Friday, November 03, 2006

Yes? No?

When I started this blog the intention was to share the experience of commuting to work on a motorcycle. I've hoped to inspire more to join us in using bikes as a better alternative to a cage. From my viewpoint, it seems the most natural thing in the world. I literally grew up astride a bike of one sort of another.

Grandpa always bragged that he had me riding a horse before I could even walk. Almost anywhere there was room for horses, there was room for dirt bikes. I was blessed in that Grandpa didn't overly fuss over me. He held me to a moral code but wasn't one of those over-protective parents. So I got to spend a lot of time doing what boys do. Of course, I played rough and have the broken bones and scars to prove it.

Interestingly, I rode dirt bikes for a long time before I even explored a bicycle. They just didn't figure into my world. I still see young boys on their bicycles pretending to be riding motorcycles. I was spoiled in that I started on the real thing early on.

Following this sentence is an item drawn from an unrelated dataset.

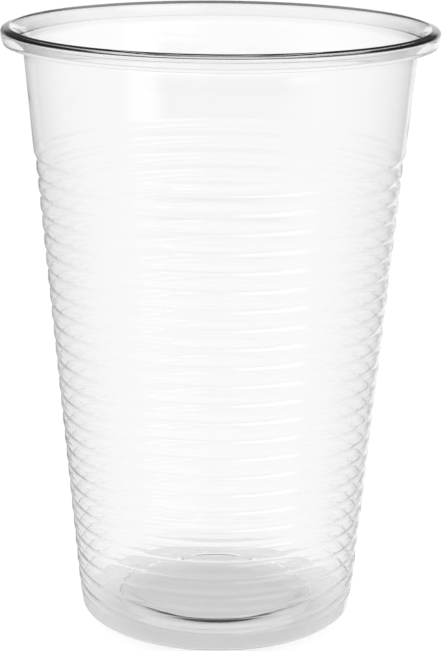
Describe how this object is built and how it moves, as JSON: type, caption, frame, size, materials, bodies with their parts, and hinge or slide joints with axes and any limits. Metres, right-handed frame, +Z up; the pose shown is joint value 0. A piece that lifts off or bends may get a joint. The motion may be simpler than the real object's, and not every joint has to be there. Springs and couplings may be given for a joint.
{
  "type": "disposable cup",
  "caption": "Tall clear plastic disposable drinking cup with a tapering ribbed wall, a rolled rim with a turned-down skirt, and a pushed-up base inside a flat foot ring.",
  "frame": {"origin": "centre of the foot ring, on the cup's axis, in the plane that the cup stands on", "axes": "+Z up along the cup's axis, from the foot to the open rim; X and Y are equal, because the cup is round"},
  "size_m": [0.07, 0.07, 0.0982],
  "materials": {
    "clear_plastic": "clear colourless polypropylene, glossy, thermoformed"
  },
  "bodies": {
    "root": {"cup": "clear_plastic"}
  },
  "joints": []
}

Riding has been a natural part of me for as long as I remember. The saddle of a bike is as familiar as my own bed. It feels like home. When I'm on a bike I feel like I'm exactly where I belong. That's the feelings I've tried to share in this blog. All the good things that come from riding. Sometimes there's negative things that happen, but even these help build the positive.

Teaching riders has also become a natural part of my life. I've been doing it for a little over 18 years now. I first took an Experienced Rider Course in 1987. It opened my eyes to a whole new treasure chest. Imagine actually understanding the right things to do and making them work for my betterment as a rider. I was moved to start sharing this same type of experience with other riders. From beginners to professionals who ride for a living, I've enjoyed giving them new skills and awareness. My hope is that I've saved lives and, more importantly, improved the quality of these rider's lives.

Understandably, some of this "Instructor" thing creeps into this blog. I've tried to slip in some riding tips and discussions on skill development. Folks are usually quiet about these posts. Not much feedback comes in one way or the other.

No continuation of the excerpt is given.